Investing is like a puzzle, where you need to find the right pieces and put them together to achieve your financial goals. It's not a science, as there's no formula to guarantee success.

And it's not gambling either, where you rely solely on luck. Successful investing is about having a strategic plan and understanding the markets.

The Art of Investing

To be a successful investor, you need to go through a journey of discovering your preferences and creating an investment plan that suits you and helps you achieve your financial goals.

While there's no one-size-fits-all formula, there are techniques that can help you create an investment portfolio that works as hard as you do to achieve your goals. One such technique is asset allocation.

Your Investment Blueprint

As an investor, there are three aspects that need your attention:

  • Financial goals
  • Risk tolerance
  • Investment horizon.

Your financial goals will help determine the required rate of returns to achieve your target in a given period.

For example, if you have a financial goal of buying a house within the next five years and want to create a corpus for it, then based on your investment amount, you can calculate the expected rate of returns that you need to get there.

Risk tolerance is another important aspect to consider. Different instruments have different risk exposures and buying the one that matches your tolerance levels is important.

For example, if you have a lower tolerance and purchase a high-risk investment, then you might not be able to handle the volatility and make rash decisions. On the other hand, if you have a higher tolerance, then the investment might not perform up to your expectations.

The last aspect is the investment horizon. If your financial goal is to buy a house within five years, then you need investments that will cover the required rate of return with minimal risks within the period.

If an instrument requires a 7-10-year investment window, then it will be of no use to you. Therefore, it is important to understand the investment horizon that you are comfortable with and choose investments accordingly.

Asset Classes: The Building Blocks of Investing

Asset classes are like different colour paints on an artist's palette. Each colour represents a different type of investment, with its own unique characteristics.

For example, an equity mutual fund usually targets investors with medium-to-high risk tolerance and invests in stocks or equity-related instruments like preferred stocks, warrants, options, etc. Therefore, investors with similar risk tolerances would have an idea about the securities that the fund manager would invest in.

There are several popular asset classes in India, such as fixed-income, equity, gold, and real estate.

  1. Fixed income

Fixed income includes government securities, corporate bonds, corporate debt securities, money market instruments, etc. All securities that offer a fixed rate of return until maturity are covered under this asset class.

  1. Equity

Equity includes stocks and equity-related instruments. These securities offer returns based on their market performance which in turn is influenced by various social, economic, political, and other macroeconomic factors.

  1. Gold

Gold is an asset class that acts as a portfolio diversifier. With its reputation as a store of value, gold can help protect your portfolio against inflation and market volatility.

  1. Real Estate

Real estate is a tangible asset class that can provide stable cash flow and long-term appreciation. This can include residential or commercial properties, or investments in REITs (Real Estate Investment Trusts).

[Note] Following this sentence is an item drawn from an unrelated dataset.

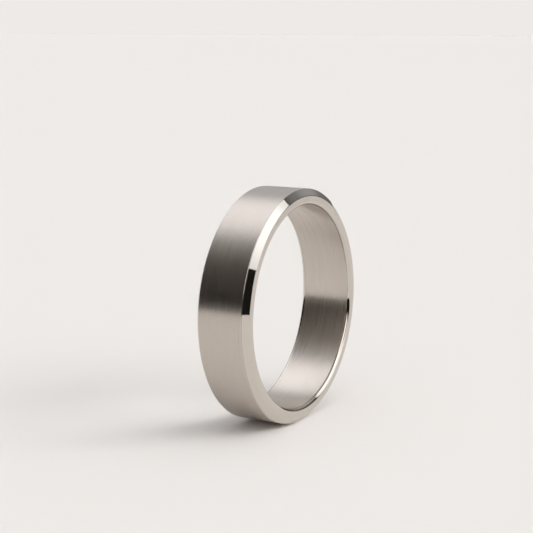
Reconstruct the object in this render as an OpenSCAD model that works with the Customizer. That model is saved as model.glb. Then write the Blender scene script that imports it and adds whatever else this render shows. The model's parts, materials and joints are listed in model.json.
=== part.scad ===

Strategic asset allocation v/s Tactical asset allocation

Strategic Asset Allocation is a long-term strategy where an investor has a static asset allocation mix and sticks to it regardless of market movements. Tactical Asset Allocation is a short-term strategy where the investor can occasionally deviate from the long-term allocation to take advantage of market opportunities, it requires considerable investment expertise and market timing.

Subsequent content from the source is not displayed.